Voici l'un des rares livres que j'ai acheté cette année depuis que je me suis inscrite à la médiathèque. Exceptionnellement, j'ai craqué pour ce roman atypique attiré par le thème sur l'art et je ne le regrette pas car c'est vraiment bien fait : on a l'impression de lire de véritables correspondances même si certaines m'ont laissé plus interrogative car ignorante des chicaneries de l'époque sur la bienséance des représentations des personnages religieux, leur nudité, ou encore les querelles politiques entre royauté et république mais point n'est besoin d'être féru en histoire pour se plonger dans cette enquête qui semble vouée à l'échec car sans réelle piste à suivre ni témoin mais avec cependant une bizarrerie : la fresque a été retouchée par quelqu'un de très doué, ce qui réduit fortement le nombre de personnes capables, mais pas assez cependant pour trouver les bons mélanges de couleurs. Mystère !

Par ailleurs, Pontormo a également peint un tableau au visage représentant le fille du duc mais dans une position de lèse majesté : il s'ensuit une chasse au tableau pour le cacher, le détruire, en faire les choux gras selon la personne qui y voit un avantage ou un élément de pression.

Le roman porte en fait plusieurs sujets et c'est peut-être un peu pour cela qu'il pourrait sembler difficile à suivre au fil des échanges de lettres (on passe du coq à l'âne).

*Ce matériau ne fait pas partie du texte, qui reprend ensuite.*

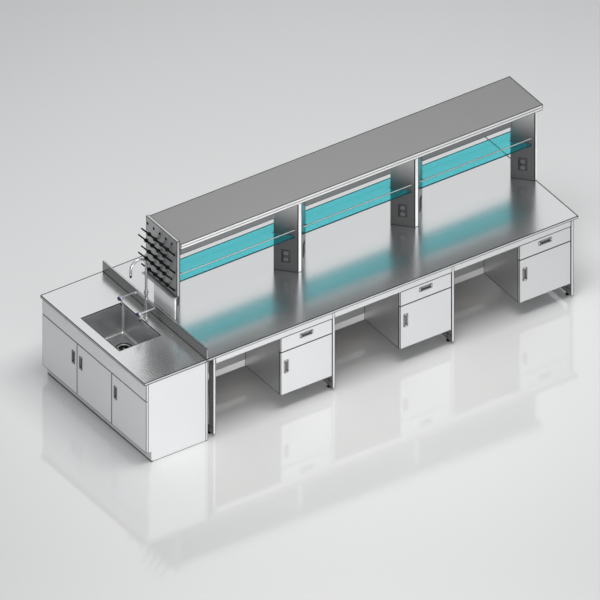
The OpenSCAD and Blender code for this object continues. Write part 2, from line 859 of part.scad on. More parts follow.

Bien que pure invention de la part de l'auteur, les évènements et les protagonistes ont bien existés : Pontormo a travaillé à la décoration de l'abside de l'église de San Lorenzo (ces fresques, dont on ne connaît que les cartons préparatoires, ont complètement disparu). 

2023

En effet, qu'y a-t-il de plus horrible que de peindre à fresque ? On passe la journée le cou tordu, la tête à l'envers, dix ou quinze pieds au-dessus du sol, à manier le pinceau comme on peut avant que l'enduit ait séché, sans quoi il faut tout recommencer. (page 29)


  • Les plus : un style soutenu et original. La découverte de la corporation des peintres, leurs vicissitudes au service de commanditaires pas toujours aimables ni reconnaissants.
  • Les moins : longueur de l'enquête dont on espère qu'elle finira par aboutir. Petit doute de ma part sur la capacité réelle du coupable à avoir réalisé son forfait...mais au final, je donne une très bonne appréciation à ce roman que je recommande à qui aime les arts.